Work to do:
Copy exactly the lines from the first line of the records below through the line containing "return pleated(upper, True), rest_on_seat(pleated(lower, False))", including both, and nothing else.

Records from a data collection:
□ □ □ □
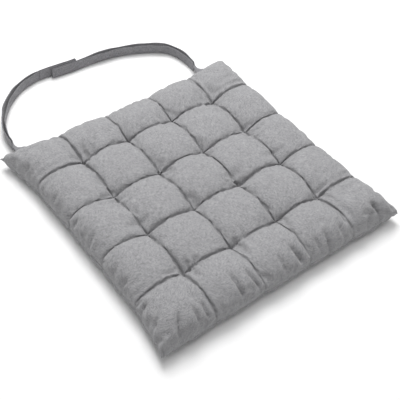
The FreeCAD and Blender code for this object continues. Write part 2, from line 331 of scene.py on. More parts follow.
def cover_shape():
    """Upper and lower surface of the sewn and filled cover, as two grids.

    Both share the points of the edge. Ties, seam and creases hold the cloth
    in that order, and the filling presses less beside a crease.
    """
    crease_reach = 0.35
    crease_hold = 0.25
    seam_hold = 0.85
    crease_slack = 0.8
    top, a, b = pad_surface(CROWN, DIMPLE)
    bottom, a, b = pad_surface(UNDER_CROWN, UNDER_DIMPLE)
    rows, columns = a.shape
    upper_ids = np.arange(rows * columns).reshape(rows, columns)
    inside = np.zeros(a.shape, bool)
    inside[1:-1, 1:-1] = True
    lower_ids = upper_ids.copy()
    lower_ids[inside] = rows * columns + np.arange(inside.sum())
    points = np.vstack([top.reshape(-1, 3), bottom[inside]])
    faces = np.vstack([grid_faces(upper_ids), grid_faces(lower_ids, True)])
    tie = (a < 1e-6) & (b < 1e-6)
    crease = np.clip(1 - np.minimum(a, b) / crease_reach, 0, 1)
    pin = np.where(tie, 1.0, np.where(inside, crease_hold * crease, seam_hold))
    press = 1 - crease_slack * crease
    points = settle(points, faces, over_both(pin, inside), over_both(press, inside))
    upper, lower = refined(points[upper_ids]), refined(points[lower_ids])
    return pleated(upper, True), rest_on_seat(pleated(lower, False))


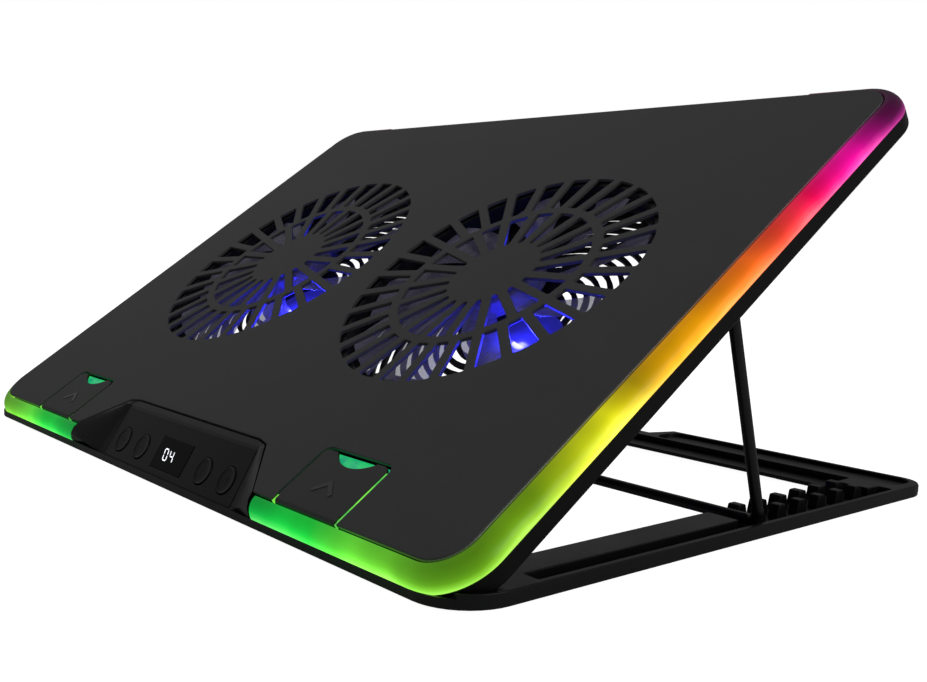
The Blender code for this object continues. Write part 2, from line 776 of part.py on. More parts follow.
def make_electrics(deck):
    """The socket board at the back and the cables inside the deck."""
    box("usb_board", (-0.078, 0.2540, -0.0124), (-0.024, 0.2740, -0.0114), deck, "board_green")
    for index, x in enumerate((-0.062, -0.040)):
        socket = box(
            f"usb_socket_{index + 1}",
            (x - 0.0066, 0.2630, -0.0111),
            (x + 0.0066, 0.2766, -0.0053),
            deck,
            "steel",
        )
        mouth = box(f"usb_mouth_{index}", (x - 0.0060, 0.2660, -0.0105), (x + 0.0060, 0.29, -0.0059), deck)
        tongue = box(f"usb_tongue_{index}", (x - 0.0052, 0.2655, -0.0079), (x + 0.0052, 0.2755, -0.0064), deck)
        cut(socket, mouth)
        join(socket, tongue)
    floor = FLOOR_THICK - DECK_THICK + 0.0010
    tube(
        "main_cable",
        [(-0.030, 0.2535, floor), (-0.012, 0.246, floor), (-0.0015, 0.225, floor), (0.0, 0.17, floor), (0.0, 0.012, floor)],
        0.0006,
        deck,
        "cable_black",
    )
    for side, name in ((-1, "left"), (1, "right")):
        points = [(0.0086, 0.135), (0.0058, 0.122), (0.0042, 0.105), (0.0042, 0.012)]
        tube(
            name + "_fan_cable",
            [(side * x, y, floor) for x, y in points],
            0.0006,
            deck,
            "cable_black",
        )


def make_prop_brackets(deck):
    """The lugs on the deck that the prop's legs lean beside."""
    floor_top = FLOOR_THICK - DECK_THICK
    for side, name in ((-1, "left"), (1, "right")):
        xs = sorted((side * 0.1820, side * 0.1868))
        bracket = box(
            name + "_prop_bracket",
            (xs[0], 0.1300, floor_top + GAP),
            (xs[1], 0.1388, -0.0060),
            deck,
            "shell_black",
        )
        ends = sorted((side * 0.1850, side * 0.1890))
        stub = drum(name + "_stub", 0.0012, ends[0], ends[1], (0, 0.1345, -0.0100), deck, along="X", sides=12)
        join(bracket, stub)


def tooth_profile():
    """One tooth seen from the side: a low block whose faces lean in towards the top."""
    low, high = LANE_FLOOR - 0.0006, TOOTH_TOP
    return [(-0.0034, low), (0.0034, low), (0.0024, high), (-0.0024, high)]


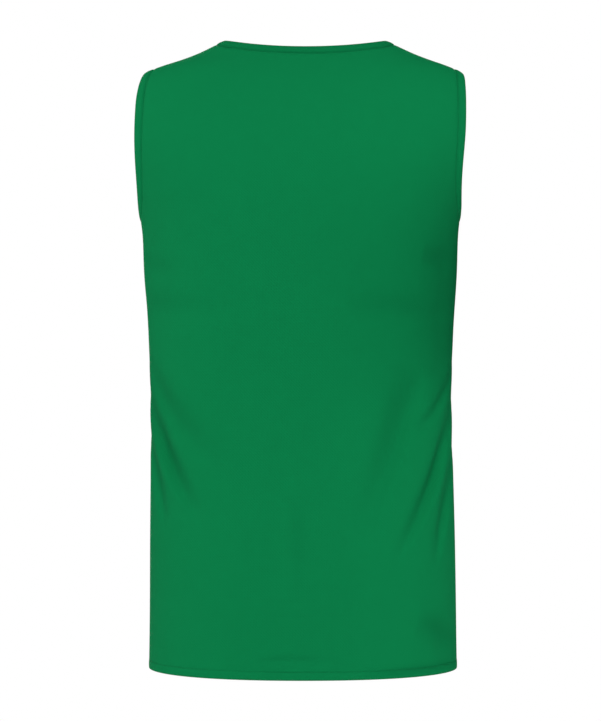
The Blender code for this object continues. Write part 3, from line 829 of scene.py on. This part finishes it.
# strip folded in two and carried along a seam: a U section, outer leg, half a circle, inner leg
def makeBinding(name, node, edge, normals, material, narrowing):
    along = unit(np.roll(edge, -1, axis=0) - np.roll(edge, 1, axis=0))
    away = unit(np.cross(along, normals))
    width, half, tuck = bindingLook["width"], bindingLook["thickness"] / 2, bindingLook["tuck"]
    fold = width - half
    closeRows = np.linspace(-tuck, bindingLook["closeEnd"], bindingLook["outerRows"])
    openRows = np.linspace(bindingLook["openStart"], fold, bindingLook["outerRows"])
    outer = np.concatenate((closeRows, openRows))
    inner = np.linspace(fold, -tuck, bindingLook["innerRows"])[1:]
    turn = np.linspace(math.pi / 2, -math.pi / 2, bindingLook["foldRows"])[1:]
    reach = np.concatenate((outer, fold + half * np.cos(turn), inner))
    crown = bindingLook["crown"] * np.sin(math.pi * np.clip(outer / fold, 0.0, 1.0))
    lift = np.concatenate((half + crown, half * np.sin(turn), np.full(len(inner), -half)))
    # near the seam the outer leg dives under the panel's edge: dive / (1 + e^((reach - start) / softness)),
    # where the start moves to the seam itself on the shoulder and under the arm
    top = shoulderTop(edge)
    flush = top + underarmPoint(edge)
    start = bindingLook["diveStart"] * (1.0 - flush)
    dive = bindingLook["dive"] / (1.0 + np.exp((outer[:, None] - start) / bindingLook["diveSoftness"]))
    dive = np.concatenate((dive, np.zeros((len(reach) - len(dive), len(edge)))))
    height = lift[:, None] - dive - bindingLook["sink"] - bindingLook["endSink"] * flush
    beyond = reach[:, None] * (1.0 - narrowing * top)
    points = edge + away * beyond[..., None] + normals * height[..., None]
    section = runningTotal(np.hypot(np.diff(reach), np.diff(lift)))
    flat = places(lengthAlong(edge)[None, :], section[:, None])
    faces = gridFaces(points.shape[0], points.shape[1], closed=True)[:, ::-1]
    # painted shade in the strip's colour: darker beside the seam and along the fold's rim
    seamBand = bindingLook["seamShade"] * bell(np.maximum(reach, 0.0) / bindingLook["seamShadeWidth"])
    rimBand = bindingLook["rimShade"] * bell((reach - width) / bindingLook["rimShadeWidth"])
    dark = np.repeat(seamBand + rimBand, points.shape[1])
    strip = clothMesh(name, points.reshape(-1, 3), faces, flat.reshape(-1, 2), dark=dark)
    addWall(strip, bindingLook["wall"])
    dress(strip, material)
    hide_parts(node)
    return strip


# a ring of seam from its stretches on both panels: points and outward normals
def seamRing(stretches):
    rows = [(place[:, 0] * side, place[:, 1], facing) for place, side, facing in stretches]
    points = np.concatenate([bodyPoint(*row) for row in rows])
    return points, np.concatenate([surfaceNormal(*row) for row in rows])


# narrowing: how much of its width a strip loses on top of the shoulder
def armholeBinding(name, node, side, narrowing):
    turn = np.linspace(0.0, math.pi, bindingLook["steps"] // 2)
    behind, before = armholeEdge(turn, 1), armholeEdge(turn[-2:0:-1], -1)
    edge, normals = seamRing(((behind, side, 1), (before, side, -1)))
    return makeBinding(name, node, edge[::-side], normals[::-side], armholeMaterial, narrowing)


def neckBinding(name, node, narrowing):
    turn = np.linspace(0.0, math.pi / 2, bindingLook["steps"] // 4)
    edge, normals = seamRing((
        (neckEdge(turn[:0:-1], 1), -1, 1), (neckEdge(turn, 1), 1, 1),
        (neckEdge(turn[-2::-1], -1), 1, -1), (neckEdge(turn[1:-1], -1), -1, -1)))
    return makeBinding(name, node, edge, normals, neckMaterial, narrowing)


leftBinding = armholeBinding("left_armhole_band", "armhole_binding_left", 1, narrowing=-0.08)
rightBinding = armholeBinding("right_armhole_band", "armhole_binding_right", -1, narrowing=0.24)
neckBand = neckBinding("neck_band", "neck_binding", narrowing=0.10)
print("bindings made")

# seam allowances
seamLook = {
    "halfWidth": 0.0042,
    "inset": 0.00155,
    "wall": 0.0007,
    # painted shade: the allowance's colour is this much darker, for the shade inside the seam
    "shade": 0.3,
    "rows": 160,
    "columns": 5,
    "end": 0.0006,  # how far a strip stops short of the seam's ends
    "shoulderEnd": 0.0004,
}


# the allowance pressed flat inside a side or shoulder seam: a narrow strip on the line where the
# panels meet, pushed in by the same drape, so that no light comes through the seam. Its colour is
# painted darker all over, as painted shade inside the seam.
def makeSeamStrip(name, side, low, high):
    run = np.linspace(runAt(low), runAt(high), seamLook["rows"])[:, None]
    across = np.linspace(-1.0, 1.0, seamLook["columns"])[None, :] * seamLook["halfWidth"]
    line = bodyPoint(math.pi / 2 * side, run[:, 0], 1)
    line[:, 1] = 0.0
    normal = surfaceNormal(np.full(len(run), besideSide * side), run[:, 0], 1)
    normal[:, 1] = 0.0
    line -= unit(normal) * (drape(line)[0] + seamLook["inset"])[:, None]
    points = np.repeat(line[:, None, :], seamLook["columns"], axis=1)
    points[..., 1] += across
    faces = gridFaces(seamLook["rows"], seamLook["columns"])[:, ::side]
    # painted shade over the whole strip
    dark = np.full(points[..., 0].size, seamLook["shade"])
    strip = clothMesh(name, points.reshape(-1, 3), faces, places(across, run).reshape(-1, 2), dark=dark)
    addWall(strip, seamLook["wall"], offset=0.0)
    dress(strip, knitMaterial)
    return strip


sideEnds = (seamLook["end"], form["underarm"] - seamLook["end"])
shoulderEnds = (form["shoulderPoint"] + seamLook["shoulderEnd"], form["neckPoint"] - seamLook["end"])
seamStrips = [
    makeSeamStrip("left_side_seam", 1, *sideEnds),
    makeSeamStrip("right_side_seam", -1, *sideEnds),
    makeSeamStrip("left_shoulder_seam", 1, *shoulderEnds),
    makeSeamStrip("right_shoulder_seam", -1, *shoulderEnds),
]
print("seams closed")

# stitches of the hem
stitchLook = {
    "length": 0.0022,
    "gap": 0.0008,
    "radius": 0.00022,
    "bow": 0.00022,  # how far its middle stands out
    "tip": 0.15,  # the share of its radius left at either end
    "sunk": 0.75,  # the share of the hem's ditch that it lies down in
    "margin": 0.001,  # from the side seam to the first and last one
    "rings": 5,
    "sides": 6,
    "colour": (0.0031, 0.176, 0.0551),
    "fibres": 2500.0,  # about how many of them there are to a metre
    "tones": (0.75, 1.15),  # the darkest and palest of them, as shares of the colour
}


# a row of short threads: a six-sided spindle repeated at even lengths along the hem's ditch
def makeHemStitches(name, facing):
    rings, sides, margin = stitchLook["rings"], stitchLook["sides"], stitchLook["margin"]
    angles = np.linspace(-math.pi / 2, math.pi / 2, 1200)
    run = np.full_like(angles, runAt(panelLook["hemDepth"]))
    line = bodyPoint(angles, run, facing)
    line -= levelOutward(angles, run, facing) * (panelLook["hemDitch"] * stitchLook["sunk"])
    line[:, 1] += facing * form["seamGap"] / 2.0
    length = lengthAlong(line)
    pitch = stitchLook["length"] + stitchLook["gap"]
    count = int((length[-1] - 2.0 * margin) / pitch)
    start = margin + np.arange(count) * pitch
    steps = np.linspace(0.0, 1.0, rings)
    where = start[:, None] + steps * stitchLook["length"]
    centre = np.stack([np.interp(where, length, line[:, i]) for i in range(3)], axis=-1)
    up = np.array((0.0, 0.0, 1.0))
    out = np.cross(unit(centre[:, -1] - centre[:, 0]), up)
    out *= np.where((out * centre[:, 0] * (1, 1, 0)).sum(axis=-1, keepdims=True) < 0, -1, 1)
    swell, tip = np.sin(math.pi * steps), stitchLook["tip"]
    radius = stitchLook["radius"] * (tip + (1.0 - tip) * swell ** 0.5)
    bow = stitchLook["bow"] * swell
    turn = fullTurn(sides)
    reachOut = bow[:, None] + radius[:, None] * np.cos(turn)
    reachUp = radius[:, None] * np.sin(turn)
    points = centre[:, :, None, :] + out[:, None, None, :] * reachOut[..., None] + up * reachUp[..., None]
    points = points.reshape(-1, 3)
    starts = np.arange(count) * (rings * sides)
    faces = (gridFaces(rings, sides, closed=True)[None] + starts[:, None, None]).reshape(-1, 4)
    row = clothMesh(name, points, faces, np.zeros((len(points), 2)), holeSides=sides)
    dress(row, threadMaterial)
    return row


# thread material: fibres of two tones, mixed by a fine noise
def makeThreadMaterial(name, look):
    nodes = [
        ("shader", "BsdfPrincipled", {"Roughness": 0.6, "Specular IOR Level": 0.05}),
        ("place", "TexCoord", {}),
        ("twist", "TexNoise", {"Scale": look["fibres"], "Detail": 1.0}),
        ("tone", "ValToRGB", {}),
    ]
    links = [
        ("place", "Object", "twist", "Vector"), ("twist", "Fac", "tone", "Fac"),
        ("tone", "Color", "shader", "Base Color"), ("shader", 0, "output", "Surface"),
    ]
    material, made = nodeMaterial(name, nodes, links)
    ends = made["tone"].color_ramp.elements
    for end, position, share in zip(ends, (0.3, 0.7), look["tones"]):
        end.position = position
        end.color = tuple(share * value for value in look["colour"]) + (1.0,)
    return material


threadMaterial = makeThreadMaterial("greenThread", stitchLook)
backStitches = makeHemStitches("back_hem_stitches", 1)
frontStitches = makeHemStitches("front_hem_stitches", -1)
print("hem stitched")

# camera, lights, world and floor
studio = {
    "cameraDistance": 2.80,
    "cameraHeight": -0.3423,
    "viewHeight": 0.8111,  # what the frame takes in at the origin, in metres
    "floor": -1.40,
    "floorReach": 4.0,
    "floorSides": 96,
    "floorColour": (0.85, 0.85, 0.85, 1.0),
    "ambient": 0.03,
    "floorGlow": 0.18,
    "floorPaleness": 0.55,  # added for the camera alone, so that it lights nothing
    # name, kind, place, aim, size or radius, power, cone in degrees, blend
    "lights": (
        ("back", "AREA", (0.0, 3.2, 0.1), (0.0, 0.0, -0.34), 2.0, 53.0, 0.0, 0.0),
        ("above", "AREA", (0.0, 1.9, 2.2), (0.0, 0.0, -0.34), 0.9, 27.0, 0.0, 0.0),
        ("top", "AREA", (0.0, 0.7, 2.6), (0.0, 0.0, -0.20), 1.0, 18.0, 0.0, 0.0),
        ("left", "AREA", (2.2, -0.2, 0.2), (0.0, 0.0, -0.34), 1.4, 23.0, 0.0, 0.0),
        ("front", "AREA", (0.3, -3.1, 0.3), (0.0, 0.0, -0.34), 2.0, 66.0, 0.0, 0.0),
        ("rightShoulder", "SPOT", (-1.5, 0.25, 0.00), (-0.15, 0.03, -0.01), 0.06, 20.0, 15.5, 0.35),
        ("rightHip", "SPOT", (-1.5, 0.25, -0.58), (-0.15, 0.03, -0.57), 0.06, 22.0, 19.5, 0.5),
    ),
}


def makeCamera():
    data = bpy.data.cameras.new("camera")
    data.sensor_fit = "VERTICAL"
    data.sensor_height = 24.0
    data.lens = data.sensor_height * studio["cameraDistance"] / studio["viewHeight"]
    camera = bpy.data.objects.new("camera", data)
    camera.location = (0.0, studio["cameraDistance"], studio["cameraHeight"])
    camera.rotation_euler = (math.pi / 2, 0.0, math.pi)
    bpy.context.scene.collection.objects.link(camera)
    bpy.context.scene.camera = camera


def makeLight(label, kind, place, aim, size, power, cone, blend):
    light = bpy.data.lights.new(label, kind)
    light.energy = power
    if kind == "AREA":
        light.size = size
    else:
        light.shadow_soft_size = size
        light.spot_size = math.radians(cone)
        light.spot_blend = blend
    lamp = bpy.data.objects.new(label, light)
    lamp.location = place
    lamp.rotation_euler = (Vector(aim) - Vector(place)).to_track_quat("-Z", "Y").to_euler()
    bpy.context.scene.collection.objects.link(lamp)


# white behind the top, and only a little light from all round
def makeWorld():
    world = bpy.data.worlds.new("studio")
    world.use_nodes = True
    world.node_tree.nodes.clear()
    nodes = [
        ("output", "OutputWorld", {}),
        ("seen", "Background", {"Color": (1, 1, 1, 1), "Strength": 1.0}),
        ("light", "Background", {"Color": (1, 1, 1, 1), "Strength": studio["ambient"]}),
        ("path", "LightPath", {}),
        ("pick", "MixShader", {}),
    ]
    links = [
        ("path", "Is Camera Ray", "pick", 0), ("light", 0, "pick", 1), ("seen", 0, "pick", 2),
        ("pick", 0, "output", "Surface"),
    ]
    buildNodes(world.node_tree, nodes, links)
    bpy.context.scene.world = world


# pale disc, as far below as a wearer's feet, that glows a little and is clear from underneath
def makeFloor():
    nodes = [
        ("shader", "BsdfPrincipled", {
            "Base Color": studio["floorColour"], "Roughness": 0.7, "Emission Color": (1.0, 1.0, 1.0, 1.0)}),
        ("path", "LightPath", {}),
        mathNode("glow", "MULTIPLY_ADD", studio["floorPaleness"], studio["floorGlow"]),
        ("face", "NewGeometry", {}),
        ("clear", "BsdfTransparent", {}),
        ("pick", "MixShader", {}),
    ]
    links = [
        ("path", "Is Camera Ray", "glow", 0), ("glow", 0, "shader", "Emission Strength"),
        ("face", "Backfacing", "pick", 0), ("shader", 0, "pick", 1), ("clear", 0, "pick", 2),
        ("pick", 0, "output", "Surface"),
    ]
    turn = fullTurn(studio["floorSides"])
    rim = np.stack([np.cos(turn), np.sin(turn), np.zeros_like(turn)], axis=-1) * studio["floorReach"]
    mesh = bpy.data.meshes.new("floor")
    mesh.from_pydata((rim + (0.0, 0.0, studio["floor"])).tolist(), [], [tuple(range(len(rim)))])
    mesh.materials.append(nodeMaterial("paleFloor", nodes, links)[0])
    floor = bpy.data.objects.new("floor", mesh)
    bpy.context.scene.collection.objects.link(floor)


bpy.context.scene.view_settings.view_transform = "Standard"
makeCamera()
for row in studio["lights"]:
    makeLight(*row)
makeWorld()
makeFloor()
print("studio set")

bpy.context.view_layer.update()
□ □ □ □
Problem solution:
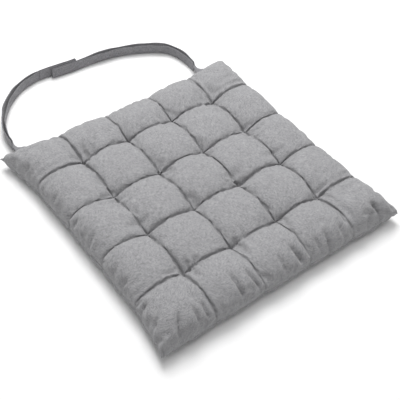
The FreeCAD and Blender code for this object continues. Write part 2, from line 331 of scene.py on. More parts follow.
def cover_shape():
    """Upper and lower surface of the sewn and filled cover, as two grids.

    Both share the points of the edge. Ties, seam and creases hold the cloth
    in that order, and the filling presses less beside a crease.
    """
    crease_reach = 0.35
    crease_hold = 0.25
    seam_hold = 0.85
    crease_slack = 0.8
    top, a, b = pad_surface(CROWN, DIMPLE)
    bottom, a, b = pad_surface(UNDER_CROWN, UNDER_DIMPLE)
    rows, columns = a.shape
    upper_ids = np.arange(rows * columns).reshape(rows, columns)
    inside = np.zeros(a.shape, bool)
    inside[1:-1, 1:-1] = True
    lower_ids = upper_ids.copy()
    lower_ids[inside] = rows * columns + np.arange(inside.sum())
    points = np.vstack([top.reshape(-1, 3), bottom[inside]])
    faces = np.vstack([grid_faces(upper_ids), grid_faces(lower_ids, True)])
    tie = (a < 1e-6) & (b < 1e-6)
    crease = np.clip(1 - np.minimum(a, b) / crease_reach, 0, 1)
    pin = np.where(tie, 1.0, np.where(inside, crease_hold * crease, seam_hold))
    press = 1 - crease_slack * crease
    points = settle(points, faces, over_both(pin, inside), over_both(press, inside))
    upper, lower = refined(points[upper_ids]), refined(points[lower_ids])
    return pleated(upper, True), rest_on_seat(pleated(lower, False))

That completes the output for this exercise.